Soon after the attack on Kravica, Serb forces launched a major offensive resulting in United Nations declaring Srebrenica a "safe area" where significant number of Bosnian government forces were hiding under command of Naser Orić.

The controversy over the nature and number of the casualties came to a head in 2005, the 10th anniversary of the massacre.
According to Human Rights Watch, the ultra-nationalist Serbian Radical Party "launched an aggressive campaign to prove that Bosniaks had committed crimes against thousands of Serbs in the area" which "was intended to diminish the significance of the July 1995 crime."

In 2006, Orić appeared before the Trial Chamber of the International Criminal Tribunal for the former Yugoslavia (ICTY) in the Netherlands charged with a number of offences, including (in respect of Kravica) wanton destruction, and causing damage to civilian infrastructure, beyond the realm of military necessity. He was acquitted of this and a number of other charges in 2006 and acquitted of all charges by the Appeals Court in 2008.

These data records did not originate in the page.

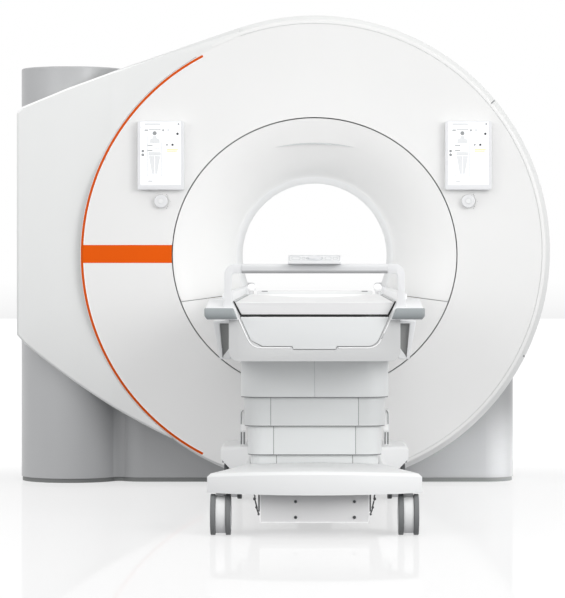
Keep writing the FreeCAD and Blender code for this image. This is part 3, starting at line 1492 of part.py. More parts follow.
def wheels(name, x, axle_y):
    """A pair of wheels joined by their axle, turned as one profile about it."""
    body, sketch = sketched(f"wheels_{name}", "XZ_Plane", (x, "wheel_radius", f"-({axle_y})"), [[
        ("-wheel_outer", "0"),
        ("wheel_outer", "0"),
        ("wheel_outer", "wheel_radius - tyre_round"),
        ("wheel_outer - tyre_round", "wheel_radius", "tyre_round"),
        ("wheel_inner + tyre_round", "wheel_radius"),
        ("wheel_inner", "wheel_radius - tyre_round", "tyre_round"),
        ("wheel_inner", "axle_radius"),
        ("-wheel_inner", "axle_radius"),
        ("-wheel_inner", "wheel_radius - tyre_round"),
        ("-wheel_inner - tyre_round", "wheel_radius", "tyre_round"),
        ("-wheel_outer + tyre_round", "wheel_radius"),
        ("-wheel_outer", "wheel_radius - tyre_round", "tyre_round"),
    ]])
    turn = body.newObject("PartDesign::Revolution", f"wheels_{name}_turn")
    turn.Profile = sketch
    turn.ReferenceAxis = (sketch, ["H_Axis"])
    turn.Angle = 360
    node(f"wheels_{name}", body)


# ---------------------------------------------------------------- build and export


def build():
    magnet()
    front_cover(accent())
    rim(wing())
    funnels()
    tower(body())
    plinth()
    rear_cover()
    controls()
    bore_fittings()
    dock_socket()
    tabletop()
    tub()
    handle()
    side_trim()
    column()
    base_cover()
    chassis()
    front_plate()
    coupler()
    casters()


def export():
    """Recomputes, checks every object and writes one file for each node."""
    doc.recompute()
    for part in doc.Objects:
        if "Invalid" in part.State or "Error" in part.State:
            raise RuntimeError(f"{part.Label} is {part.State}")
    os.makedirs("parts", exist_ok=True)
    for name, part in nodes.items():
        shape = part.Shape
        if shape.isNull() or not shape.isValid() or not shape.Solids:
            raise RuntimeError(f"{name} has no valid solid")
        shape.exportStep(f"parts/{name}.step")
        print(f"{name:22s} {len(shape.Solids)} solid(s), {shape.Volume / 1e6:9.2f} litres")


build()
export()
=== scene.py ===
"""Looks of a closed-bore MRI scanner with its docked patient table, dressed on its fixed frame.

Lengths are millimetres of the row frame, unless a comment says metres; floor, lights and camera
are in metres. Angles are degrees.
"""

import json
import math

import bmesh
import bpy
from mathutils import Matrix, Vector


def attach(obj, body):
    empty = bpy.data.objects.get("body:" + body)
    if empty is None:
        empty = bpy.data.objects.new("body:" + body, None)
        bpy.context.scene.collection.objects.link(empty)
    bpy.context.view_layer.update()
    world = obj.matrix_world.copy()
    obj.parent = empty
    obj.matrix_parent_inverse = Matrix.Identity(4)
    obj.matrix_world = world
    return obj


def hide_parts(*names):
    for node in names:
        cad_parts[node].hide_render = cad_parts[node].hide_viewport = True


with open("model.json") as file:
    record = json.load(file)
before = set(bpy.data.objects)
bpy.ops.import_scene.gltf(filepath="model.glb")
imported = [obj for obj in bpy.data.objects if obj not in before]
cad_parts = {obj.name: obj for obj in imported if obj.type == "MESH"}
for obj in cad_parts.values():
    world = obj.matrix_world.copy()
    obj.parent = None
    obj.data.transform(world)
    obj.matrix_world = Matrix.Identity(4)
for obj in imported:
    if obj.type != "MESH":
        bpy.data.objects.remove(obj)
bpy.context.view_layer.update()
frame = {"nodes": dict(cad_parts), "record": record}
NODES = frame["nodes"]
BODY_OF = {n: b for b, ns in frame["record"]["behaviour"]["bodies"].items() for n in ns}
SLOT_OF = {s["node"]: s["material_slot"] for s in frame["record"]["subparts"]}
MM = 0.001

# Places on the frame.
SIDES = (("left", -1), ("right", 1))
FACE = -800.0  # front of the cover disc, along Y
DISC = (0.0, 873.0)  # centre of the disc and of its rim
ARC = (-32.0, 858.0)  # centre of the orange arc
DISPLAY_X = 572.0  # middle of each display and of the knob under it
KNOB_Z = 1058.0

# How every finish and every edge is made.
MIX_FACTOR, MIX_FIRST, MIX_SECOND, MIX_RESULT = 0, 6, 7, 2  # sockets of a colour mix
GLOSS_DRIFT = 0.05
COAT_ROUGHNESS = 0.12
GRAIN_DEPTH = 0.0006  # metres
SMOOTH_ANGLE = 38  # edges sharper than this stay sharp
EDGE_ANGLE = 30  # edges sharper than this are rounded
FLAT_ANGLE = 0.4  # faces that turn less than this are one face
WELD = 1e-5  # metres, corners closer than this are one corner


# ---------------------------------------------------------------- materials


def linear(*rgb):
    """Screen values from 0 to 255 as linear colour."""
    return tuple(
        c / 255 / 12.92 if c / 255 <= 0.04045 else ((c / 255 + 0.055) / 1.055) ** 2.4 for c in rgb
    )


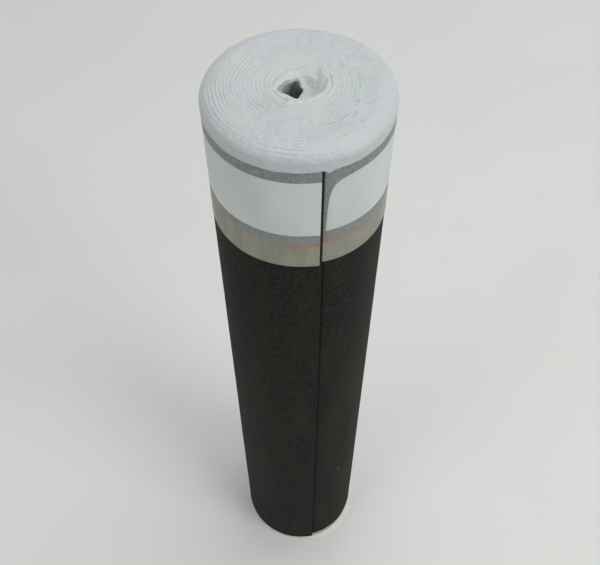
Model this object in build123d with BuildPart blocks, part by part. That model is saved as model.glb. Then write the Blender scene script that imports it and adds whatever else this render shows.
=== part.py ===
"""A roll of roofing felt standing on its end.

One long bituminous sheet is wound up on itself round an open bore, with no core in it.
A thin white film is wound in with the sheet. It is wider than the sheet, so its gathered
edges come out at both ends: a soft collar at the top, and a skirt squashed flat at the base.
A printed wrapper goes once round the roll at its top edge and ends where the sheet ends.

The origin is on the floor at the axis of the bore, and +Z goes up along the roll.
The winding is a spiral of quarter turns. Each quarter is turned about a centre of its own,
and the four centres are the corners of a small square. The radius falls by a quarter of the
sheet's thickness from one quarter to the next, so the arcs run on into each other, and after
a whole turn the surface has dropped by one thickness. That drop is the seam.
"""

import os
from math import ceil, cos, pi, radians, sin, sqrt

from build123d import *

# Driving dimensions of the sheet, in millimetres and degrees
sheet_length = 7500
sheet_width = 1000
sheet_thickness = 4
sheet_edge_relief = 1  # how far the line between two turns is sunk into the cut edges
bore_radius = 20
seam_azimuth = -76  # where the outer end of the sheet stops, a little right of the front

# The film's gathered edge above the roll
collar_height = 22
collar_rim_radius = 12  # the outer turns of film lean out and make a rounded rim
collar_relief = 2  # depth of the lines between the turns of film
collar_inset = 0.5  # the collar stands this far inside the sheet's outer face

# The film's squashed edge under the roll
skirt_height = 7
skirt_foot_height = 3  # the upright outer side of the skirt, below its slope
skirt_bulge = 2.5  # how far the squashed film comes out past the sheet

# The printed wrapper
wrapper_height = 141
wrapper_thickness = 0.5
wrapper_below_edge = 1  # from the top cut edge of the sheet down to the wrapper

# Sizes that follow
roll_radius = sqrt(bore_radius**2 + sheet_length * sheet_thickness / pi)  # the mean of the quarters
quarter_step = sheet_thickness / 4  # fall of the radius in each quarter, and the square's side
turns = ceil((roll_radius - bore_radius) / sheet_thickness + 0.6)  # the last one is cut by the bore
sheet_bottom = skirt_height
sheet_top = sheet_bottom + sheet_width
roll_height = sheet_top + collar_height
wrapper_top = sheet_top - wrapper_below_edge


# The winding: where each quarter starts, and what it turns about


def direction(quarter):
    """The unit vector from the axis to where a quarter starts. The quarters go clockwise from above."""
    azimuth = radians(seam_azimuth - 90 * quarter)
    return Vector(cos(azimuth), sin(azimuth), 0)


def centre(quarter):
    """A corner of the small square that the four quarters turn about."""
    corner = (direction(0) - direction(1)) * (quarter_step / 2)
    for passed in range(1, quarter + 1):
        corner += direction(passed) * quarter_step
    return corner


def quarter_plane(quarter):
    """The upright plane where a quarter's profile is drawn: its X is the radius, its Y is the height."""
    outward = direction(quarter)
    return Plane(origin=centre(quarter), x_dir=outward, z_dir=outward.cross(Vector(0, 0, 1)))


def quarter_axis(quarter):
    return Axis(centre(quarter), (0, 0, -1))


def outer_radius(quarter):
    """The sheet's outer face at a quarter, from that quarter's own centre."""
    return roll_radius + (1.5 - quarter) * quarter_step


def rim_fall(depth, rim_radius):
    """How far a rounded rim has fallen at a depth in from the outer face."""
    reach = max(rim_radius - depth, 0)
    return rim_radius - sqrt(rim_radius**2 - reach**2)


def turn_edges(outer, level, relief, rim_radius=0):
    """The turns on an end, from the outside in: a crown in the middle of each turn, a line between two.

    A positive relief sinks the lines below the level, and a negative one raises them above it.
    The last point lies inside the bore, which is cut afterwards.
    """
    points = []
    for half_turn in range(2 * turns + 1):
        depth = half_turn * sheet_thickness / 2
        sunk = relief if half_turn % 2 == 0 else 0
        points.append((outer - depth, level - rim_fall(depth, rim_radius) - sunk))
    return points


# The sheet: one solid, turned quarter by quarter, with its bore and its turns on both ends

with BuildPart() as membrane_roll:
    for quarter in range(4):
        top_edges = turn_edges(outer_radius(quarter), sheet_top, sheet_edge_relief)
        bottom_edges = turn_edges(outer_radius(quarter), sheet_bottom, -sheet_edge_relief)
        with BuildSketch(quarter_plane(quarter)):
            with BuildLine():
                Polyline(*top_edges, *reversed(bottom_edges), close=True)
            make_face()
        revolve(axis=quarter_axis(quarter), revolution_arc=90)
    with Locations((0, 0, sheet_top)):
        Hole(radius=bore_radius)
membrane_roll.part.label = "membrane_roll"

# The film: what stands out of it at the two ends, as a collar with the same turns and a flat skirt

with BuildPart() as release_film:
    for quarter in range(4):
        outer = outer_radius(quarter) - collar_inset
        inner = outer - turns * sheet_thickness
        top_edges = turn_edges(outer, roll_height, collar_relief, collar_rim_radius)
        with BuildSketch(quarter_plane(quarter)):
            with BuildLine():
                Polyline(*top_edges, (inner, sheet_top), (outer, sheet_top), close=True)
            make_face()
        revolve(axis=quarter_axis(quarter), revolution_arc=90)
    for quarter in range(4):
        outer = outer_radius(quarter)
        inner = outer - turns * sheet_thickness
        foot = outer + skirt_bulge
        slope = [(foot, 0), (foot, skirt_foot_height), (outer, skirt_height)]
        with BuildSketch(quarter_plane(quarter)):
            with BuildLine():
                Polyline(*slope, (inner, skirt_height), (inner, 0), close=True)
            make_face()
        revolve(axis=quarter_axis(quarter), revolution_arc=90)
    with Locations((0, 0, roll_height)):
        Hole(radius=bore_radius)
release_film.part.label = "release_film"

# The wrapper: a thin sleeve on the outer turn, open where the sheet ends

with BuildPart() as wrapper_band:
    for quarter in range(4):
        wall_middle = outer_radius(quarter) + wrapper_thickness / 2
        with BuildSketch(quarter_plane(quarter)):
            with Locations((wall_middle, wrapper_top - wrapper_height / 2)):
                Rectangle(wrapper_thickness, wrapper_height)
        revolve(axis=quarter_axis(quarter), revolution_arc=90)
wrapper_band.part.label = "wrapper_band"

# One file for each piece

os.makedirs("parts", exist_ok=True)
for piece in (membrane_roll, release_film, wrapper_band):
    export_step(piece.part, f"parts/{piece.part.label}.step")

print(f"roll {2 * roll_radius:.1f} mm across and {roll_height} mm high, about {turns - 1} turns")
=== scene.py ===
# %% [markdown]
# # A roll of roofing felt, standing on its end
#
# Roofing felt is a bituminous sheet, a metre wide and a few millimetres thick. It is sold wound up
# on itself, with a thin white film wound in, so that the turns don't stick to each other.
# The film is a little wider than the sheet. Its edge stands out at both ends of the roll, gathers
# into a soft white collar at the top, and is squashed flat by the weight at the base.
# A printed wrapper goes once round the outer turn, just under the top edge.
#
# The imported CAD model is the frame: it says where every piece is. Here each piece gets its fine
# relief and its finish. A roll is wound by one rule, a spiral, so Geometry Nodes winds most of it.

# %% Load the frame
from math import cos, pi, radians, sin, sqrt

import bmesh
import bpy
import numpy as np
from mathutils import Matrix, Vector, noise
from mathutils.bvhtree import BVHTree


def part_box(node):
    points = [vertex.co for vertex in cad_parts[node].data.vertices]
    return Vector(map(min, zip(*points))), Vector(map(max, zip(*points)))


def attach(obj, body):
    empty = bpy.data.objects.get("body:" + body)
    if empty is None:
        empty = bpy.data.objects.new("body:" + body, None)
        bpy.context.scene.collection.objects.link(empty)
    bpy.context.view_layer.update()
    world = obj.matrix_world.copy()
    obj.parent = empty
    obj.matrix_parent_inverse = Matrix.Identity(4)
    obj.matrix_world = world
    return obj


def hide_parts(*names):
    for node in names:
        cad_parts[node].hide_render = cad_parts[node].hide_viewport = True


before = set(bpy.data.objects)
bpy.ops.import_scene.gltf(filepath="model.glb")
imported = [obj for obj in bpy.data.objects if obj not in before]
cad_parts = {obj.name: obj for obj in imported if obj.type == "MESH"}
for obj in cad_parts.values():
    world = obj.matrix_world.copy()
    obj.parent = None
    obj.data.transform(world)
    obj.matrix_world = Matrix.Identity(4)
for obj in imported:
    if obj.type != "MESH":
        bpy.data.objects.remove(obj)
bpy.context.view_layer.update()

print("CAD nodes:", ", ".join(sorted(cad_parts)))

# %% [markdown]
# ## The sizes
#
# The model gives the heights. The winding's own sizes are the same as in the CAD source: the
# outer face is widest at the seam, where the sheet ends, and after one turn clockwise, as seen
# from above, it has come in by one thickness. That small step is the seam itself.
# All sizes are in metres, unless a comment says otherwise.

# %% Read the sizes
sheet_length = 7.5
sheet_thickness = 0.004
bore_radius = 0.020
seam_azimuth = radians(-76)
sheet_low, sheet_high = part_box("membrane_roll")
film_low, film_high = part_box("release_film")
wrapper_low, wrapper_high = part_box("wrapper_band")
sheet_bottom = sheet_low.z
sheet_top = sheet_high.z
floor_level = film_low.z
roll_top = film_high.z
roll_radius = sqrt(bore_radius**2 + sheet_length * sheet_thickness / pi)
seam_radius = roll_radius + sheet_thickness / 2
print(f"roll {2000 * roll_radius:.1f} mm across, {1000 * roll_top:.0f} mm high")

# %% [markdown]
# ## The camera
#
# The photograph looks down on the roll's end from about 80 cm away, and so does the camera. It is
# turned further down than in the photograph, where the lower half of the roll is outside the
# picture, so that the whole roll shows.

# %% Place the camera
camera_distance = 0.62
camera_above_top = 0.50
camera_pitch = radians(53.2)
camera_data = bpy.data.cameras.new("camera")
camera_data.lens = 47.0
camera_data.clip_start = 0.01
camera = bpy.data.objects.new("camera", camera_data)
camera.location = (0, -camera_distance, roll_top + camera_above_top)
camera.rotation_euler = (pi / 2 - camera_pitch, 0, 0)
scene = bpy.context.scene
scene.collection.objects.link(camera)
scene.camera = camera
scene.render.pixel_aspect_x = scene.render.pixel_aspect_y = 1
scene.view_settings.view_transform = "Standard"
print("camera at", tuple(round(value, 3) for value in camera.location))

# %% [markdown]
# ## Formulas for nodes
#
# Both the shapes and the finishes here follow rules with many small sums. A sum in a node tree is
# a Math node with two wires. So that a rule can be read as a formula, this helper holds one
# output socket, and adding or multiplying it puts the Math node into the tree.


# %% Write a rule as a formula
def feed(tree, socket, value):
    """Gives an input socket a rule's wire or a plain value."""
    if isinstance(value, Rule):
        tree.links.new(value.socket, socket)
    else:
        socket.default_value = value


class Rule:
    """One number at every point of a piece, worked out by nodes."""

    def __init__(self, tree, socket):
        self.tree = tree
        self.socket = socket

    def sum_node(self, operation, *others):
        node = self.tree.nodes.new("ShaderNodeMath")
        node.operation = operation
        for socket, value in zip(node.inputs, (self, *others)):
            feed(self.tree, socket, value)
        return Rule(self.tree, node.outputs[0])

    def __add__(self, other):
        return self.sum_node("ADD", other)

    def __sub__(self, other):
        return self.sum_node("SUBTRACT", other)

    def __mul__(self, other):
        return self.sum_node("MULTIPLY", other)

    def __truediv__(self, other):
        return self.sum_node("DIVIDE", other)

    def __pow__(self, other):
        return self.sum_node("POWER", other)

    def __rsub__(self, other):
        return self * -1 + other

    __radd__ = __add__
    __rmul__ = __mul__


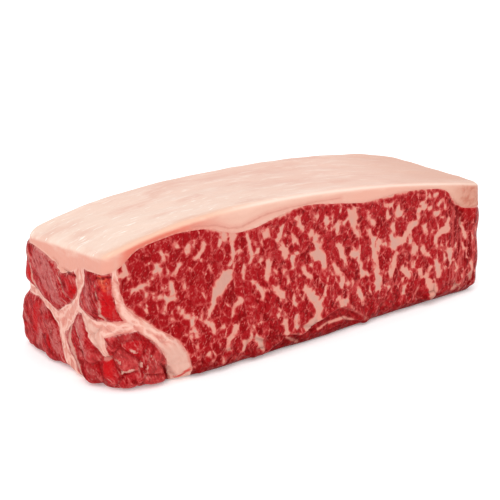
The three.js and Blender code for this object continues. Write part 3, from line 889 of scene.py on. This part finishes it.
def endLean():
    look = endLook
    material, tree, shader = newMaterial("endLean")
    bend = wanderField(tree, 5, 3)
    frontward = attribute(tree, "front")
    fibres = noiseField(tree, placeIn(tree, (10, 0.9, 8), turnX=look["slant"], wander=bend), 3, 0.7)
    fibresFront = noiseField(tree, placeIn(tree, (0.9, 10, 5), turnY=14, wander=bend), 3, 0.7)
    fibres = blendNumbers(tree, frontward, fibres, fibresFront)
    bundles = noiseField(tree, placeIn(tree, (12, 3, 13), turnX=look["slant"], wander=bend), 3, 0.6)
    bundlesFront = noiseField(tree, placeIn(tree, (2.6, 12, 7), turnY=14, wander=bend), 3, 0.6)
    bundles = blendNumbers(tree, frontward, bundles, bundlesFront)
    mottle = noiseField(tree, placeIn(tree, (1.6, 1.5, 2)), 3, 0.7)
    ragged = timesPlus(tree, mottle, 4, -2)
    bright = remap(tree, minus(tree, ragged, attribute(tree, "bright")), -1.5, 1)
    pale = remap(tree, minus(tree, ragged, attribute(tree, "pale")), -1.5, 1)
    clumps = noiseField(tree, placeIn(tree, (3.4, 2.6, 4.2), turnX=look["slant"], wander=bend), 2, 0.6)
    shade = timesPlus(tree, fibres, 0.4, times(tree, mottle, 0.3))
    shade = timesPlus(tree, bundles, 0.4, shade)
    shade = timesPlus(tree, clumps, 0.5, shade)
    lean = tint(tree, colour(look["deep"]), look["red"], remap(tree, shade, 0.68, 0.8))
    lean = tint(tree, lean, look["light"], remap(tree, shade, 0.8, 0.94))
    dull = times(tree, pale, remap(tree, shade, 0.66, 0.86, 0.15, 1.0))
    lean = tint(tree, lean, look["dull"], dull)
    vivid = times(tree, bright, remap(tree, shade, 0.64, 0.8, 0.45, 0.95))
    lean = tint(tree, lean, look["bright"], vivid)
    own = attribute(tree, "gobOwn")
    lean = tint(tree, lean, look["bright"], remap(tree, own, 0.02, 0.3, 0.0, 0.3))
    lean = tint(tree, lean, look["light"], remap(tree, own, -0.04, -0.35, 0.0, 0.25))
    # Painted shade in the creases between the gobs
    shadeBetweenGobs = timesPlus(tree, ragged, -0.15, attribute(tree, "shadeBetweenGobs"))
    lean = tint(tree, lean, look["deep"], remap(tree, shadeBetweenGobs, 0.5, 0.02, 0.0, 0.7))
    streaks = times(tree, remap(tree, fibres, 0.53, 0.66), remap(tree, bundles, 0.42, 0.6))
    calm = timesPlus(tree, bright, -0.75, 0.8)
    calm = timesPlus(tree, frontward, -0.35, calm, clamp=True)
    lean = tint(tree, lean, look["streak"], times(tree, streaks, calm))
    specks = noiseField(tree, placeIn(tree, (0.8, 0.8, 1)), 2, 0.7)
    specked = times(tree, remap(tree, specks, 0.54, 0.7), timesPlus(tree, pale, 0.4, 0.1))
    lean = tint(tree, lean, look["streak"], specked)
    flawed = times(tree, remap(tree, specks, 0.46, 0.32, 0.0, 0.35), minus(tree, 1, bright))
    lean = tint(tree, lean, look["deep"], flawed)
    # Where the muscle meets its seams: painted shade along the groove, and in places a pale skin instead
    edge = timesPlus(tree, ragged, -0.5, attribute(tree, "border"))
    skin = remap(tree, bundles, 0.38, 0.5)
    rim = tint(tree, colour(look["deep"]), look["streak"], skin)
    lean = blendColours(tree, remap(tree, edge, 0.9, 0.1, 0.0, 0.65), lean, rim)
    lines = minus(tree, times(tree, ragged, 0.6), attribute(tree, "line"))
    lean = tint(tree, lean, look["fat"], remap(tree, lines, -0.5, 0.5, 0.0, 0.85))
    flecks = minus(tree, times(tree, ragged, 0.7), attribute(tree, "fleck"))
    lean = tint(tree, lean, look["fat"], remap(tree, flecks, -0.1, 0.6))
    tip = remap(tree, minus(tree, ragged, attribute(tree, "tip")), -0.6, 1.2)
    lean = tint(tree, lean, look["tip"], times(tree, tip, remap(tree, mottle, 0.3, 0.6, 0.4, 1.0)))
    inTip = minus(tree, times(tree, ragged, 0.5), attribute(tree, "tip"))
    lean = tint(tree, lean, look["peach"], remap(tree, inTip, 0.9, 3, 0.0, 0.8))
    # Painted shade along the creases of the trimmed end and in the notch beside the seam's foot
    dark = remap(tree, timesPlus(tree, ragged, 0.25, attribute(tree, "crease")), 0.5, 0, 0.0, 0.75)
    lean = tint(tree, lean, look["crease"], dark)
    feed(tree, shader.inputs["Base Color"], lean)
    shader.inputs["Roughness"].default_value = look["rough"]
    shader.inputs["Specular IOR Level"].default_value = look["gloss"]
    bump(tree, shader, maths(tree, "ADD", timesPlus(tree, mottle, 0.6, fibres), bundles), 0.8)
    return material


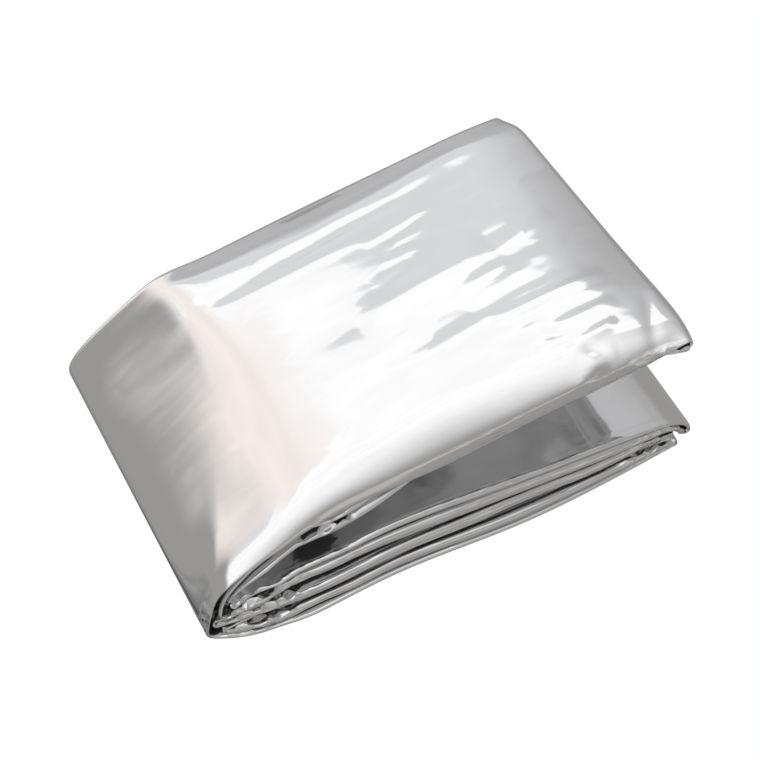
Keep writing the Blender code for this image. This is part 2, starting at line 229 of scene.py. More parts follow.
def cover_z(x, share):
    """Height of the middle of the cover, right of its ridge."""
    row = cover_section(share)
    ridge_x, ridge_z, first = row["ridge_x"], row["ridge_z"], COVER_PLACES[0]
    lead = ridge_z - RIDGE_LEAD * (row["z_35"] - ridge_z) / first
    places = [ridge_x - RIDGE_LEAD, ridge_x, *COVER_PLACES, upper_end(share)]
    heights = [lead, ridge_z, row["z_35"], row["z_60"], row["z_90"], row["tip_z"]]
    part = min(1.0, max(0.0, (x - ridge_x) / (first - ridge_x)))
    arch = row["arch"] * 4.0 * part * (1.0 - part)
    back = ease(share / TIP_FRONT_SHARE)
    roll = TIP_ROLL_FRONT + (TIP_ROLL - TIP_ROLL_FRONT) * back
    drop = TIP_DROP_FRONT + (TIP_DROP - TIP_DROP_FRONT) * back
    curl = drop * ease((x - upper_end(share) + roll) / roll)
    return smooth_between(places, heights, x) + arch - edge_drop(share) - curl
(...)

Some Serbs, including Republika Srpska former president Milorad Dodik, cite the Kravica attack as justification for the Srebrenica massacre.

==Legal findings==
The Judgment in the case against Orić indicates that Kravica was a military base from which Serbs launched deadly attacks on neighbouring Bosnian Muslim villages and town of Srebrenica itself. The Bosniak counter-attack on Kravica on 7 January 1993 followed as a result of Serb blockade of humanitarian aid and constant attacks on nearby Bosnian Muslim villages. It was a response to earlier Serb attacks that occurred in December 1992.

The fighting intensified in December 1992 and the beginning of January 1993, when Bosnian Muslims were attacked by Bosnian Serbs primarily from the direction of Kravica and Ježestica. In the early morning of 7 January 1993, Orthodox Christmas day, Bosnian Muslims attacked Kravica, Ježestica and Šiljkovići. Convincing evidence suggests that the village guards were backed by the VRS [Bosnian Serb Army], and following the fighting in the summer of 1992, they received military support, including weapons and training. A considerable amount of weapons and ammunition was kept in Kravica and Šiljkovići. Moreover, there is evidence that besides the village guards, there was Serb and Bosnian Serb military presence in the area... The Trial Chamber is not satisfied that it can be attributed solely to Bosnian Muslims. The evidence is unclear as to the number of houses destroyed by Bosnian Muslims as opposed to those destroyed by Bosnian Serbs. In light of this uncertainty, the Trial Chamber concludes that the destruction of property in Kravica between 7 and 8 December 1992 does not fulfil the elements of wanton destruction of cities, towns or villages not justified by military necessity.

The Judgment also confirms that Bosniak refugees in the besieged enclave started dying from starvation caused by the Serb blockade of humanitarian aid. As a result, Bosniaks had to counter-attack Serb military bases around Srebrenica to obtain much needed food and other necessities for the survival:

Between June 1992 and March 1993, Bosniaks raided a number of villages and hamlets inhabited by Bosnian Serbs, or from which Bosnian Muslims had formerly been expelled. One of the purposes of these actions was to acquire food, weapons, ammunition and military equipment. According to the Bosnian Serbs, these actions
resulted in considerable loss to Bosnian Serb life and property ... Bosnian Serb forces controlling the access roads were not allowing international humanitarian aid – most importantly, food and medicine – to reach Srebrenica. As a consequence, there was a constant and serious shortage of food causing starvation to peak in the winter of 1992/1993. Numerous people died or were in an extremely emaciated state due to malnutrition.